We foresee tiering occurring in the vendor community where some can achieve this new level and expanded relationships with clients, and some cannot. The ones that succeed will be able to effectively drive internal efficiency to offset increased costs and will be able to accelerate their internal development processes, so they out innovate the competition.
These things are hard to do which is mostly why it has not occurred naturally, but they are possible. Below we discuss some of the best techniques to employ and what will likely be hallmarks of the successful few.
No technology architecture or implementation will make up for a lack of talent. Tech vendors will need to take advantage of the generational shift of tech talent away from banks to make themselves great places for engineers to ply their trade.
Historically vendors have lacked staff, especially on the development side, who have real-world experience in their clients’ business. As we continue to generally see a shift of tech talent away from Wall Street to the tech industry, vendors will also benefit from the opportunity to augment their existing skill sets with people who know what it takes to address and solve challenges within a client. For confidence to grow, clients need to see that vendor “gets it.”
Much like the banks they serve, vendors have historically been forced to build and maintain a lot of low-level infrastructure themselves. Going forward, they should look to buy lower-level components so they can focus resources and energy on things that differentiate them and ultimately their clients.
This will lead to being able to “modernize-in-place”, enabling them to reuse a lot of the legacy backends by rationalizing them into discrete services that form the engine house driving the new modern client facing layer.
Even when being more focused on differentiating parts of the stack, vendors need to realize gains in the software development process. This means investing in lowcode or no code development accelerators but also creating a very tight development lifecycle that ensures functionality gets built once and used many times. They also must ensure that incentive programs for developers are well aligned to the business goals so the natural tendency to over-engineer gets curtailed.
Become Data-centric and asset-class agnostic
Clients need to become data-centric but so do vendors. An ineffective or even absent data strategy will be a killer for efficiency. Data needs to be carefully curated and managed, so that any data and functionality will be available in any product and new services will be easily added.

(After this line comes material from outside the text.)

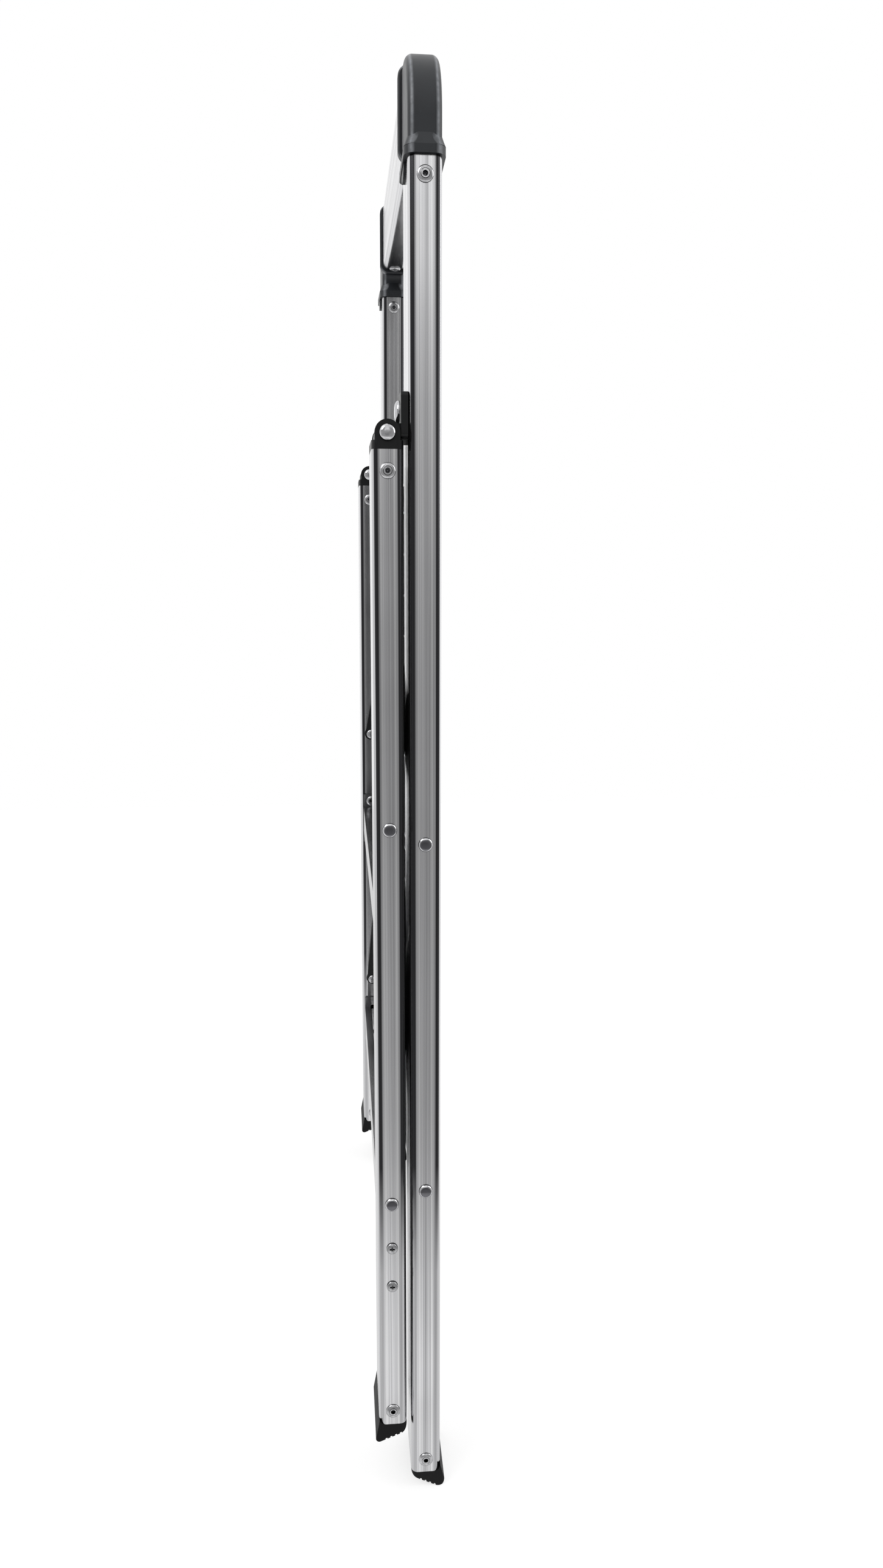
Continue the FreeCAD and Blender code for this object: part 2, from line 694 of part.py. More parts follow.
def foot(name, profile, rounded, near, far, low, high, tube_start, depth, y, toe_side, rivet_height, grooves):
    """A moulded foot: a wedge on the face of the stile, a ribbed sloping sole and a plug."""
    side = side_form(name + "_side", [profile], y=y)
    for radius, at_y, at_z in rounded:
        round_edges(side, radius, lambda edge: along(edge, Vector(1, 0, 0))
                    and math.hypot(edge.CenterOfMass.y - at_y, edge.CenterOfMass.z - at_z) < 0.05)
    corners = ("foot_edge_radius", "corner_radius")[::-toe_side]
    stand = column(name + "_stand", near, far, low + " - stile_width", high + " + stile_width", y, corners=corners)
    room = stile_ends(name + "_tube_room", depth, tube_start, high + " + stile_width", y, toe_side)
    solid = cut(name + "_solid", crossed(name + "_form", side, stand), room)
    outside = cut(name + "_outside", solid, grooves)
    inside = plug(name + "_plug", tube_start, tube_start + " + foot_plug_length", depth, y)
    whole = fuse(name + "_whole", [outside, inside])
    return drilled(name, whole, y, [(rivet_height, "rivet_radius")])


def make_feet():
    toe = "-front_depth / 2 - front_tongue"
    toe_y = -sizes["front_depth"] / 2 - sizes["front_tongue"]
    sole_width = sizes["front_depth"] + sizes["front_tongue"]
    sole_end = sole_width * sizes["front_sole_rise"] - sizes["toe_drop"]
    profile = [
        (toe, "-toe_drop"),
        ("front_depth / 2", "(front_depth + front_tongue) * front_sole_rise - toe_drop"),
        ("front_depth / 2", "front_tube_start + tube_end_radius"),
        ("-front_depth / 2", "front_tube_start + tube_end_radius"),
        ("-front_depth / 2", "front_tongue_top"),
        (toe, "front_tongue_knee"),
    ]
    rounded = [
        ("toe_radius", toe_y, -sizes["toe_drop"]),
        ("sole_end_radius", sizes["front_depth"] / 2, sole_end),
    ]
    grooves = sole_grooves("front_sole_grooves", "front_y - front_depth / 2 - front_tongue", "-toe_drop",
                           "front_lean_angle", "")
    keep_pair(foot("front_foot", profile, rounded, toe, "front_depth / 2", "0", "front_tongue_top",
                   "front_tube_start", "front_depth", "front_y", -1, "front_rivet_height", grooves), "front_foot")
    heel = "rear_depth / 2 + rear_heel"
    heel_y = sizes["rear_depth"] / 2 + sizes["rear_heel"]
    sole_width = sizes["rear_depth"] + sizes["rear_heel"]
    sole_end = sizes["heel_height"] + sole_width * sizes["rear_sole_rise"]
    profile = [
        (heel, "heel_height"),
        ("rear_depth / 2 + rear_tongue", "rear_tongue_knee"),
        ("rear_depth / 2", "rear_tongue_top"),
        ("rear_depth / 2", "rear_tube_start + tube_end_radius"),
        ("-rear_depth / 2", "rear_tube_start + tube_end_radius"),
        ("-rear_depth / 2", "heel_height + (rear_depth + rear_heel) * rear_sole_rise"),
    ]
    rounded = [
        ("heel_radius", heel_y, sizes["heel_height"]),
        ("sole_end_radius", -sizes["rear_depth"] / 2, sole_end),
    ]
    grooves = sole_grooves("rear_sole_grooves", "rear_y + " + heel, "heel_height", "-rear_lean_angle", "-")
    keep_pair(foot("rear_foot", profile, rounded, "-rear_depth / 2", "rear_depth / 2 + rear_tongue",
                   "heel_height", "rear_tongue_top", "rear_tube_start", "rear_depth", "rear_y", 1,
                   "rear_rivet_height", grooves), "rear_foot")
    group("front_foot_rivets", pop_rivets("front_foot_rivet", "front_y", "front_rivet_height"))
    group("rear_foot_rivets", pop_rivets("rear_foot_rivet", "rear_y", "rear_rivet_height"))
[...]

There are many different infrastructure options that are used to deliver capital markets technology, and their various supporters will paint a very black and white picture of each of their virtues ranging from security to scalability. Which strategy you pick will not determine the outcome. What’s most important is that there is one strategy and that it is implemented consistently. The consistency will pay dividends in terms of time-to-market and operational integrity.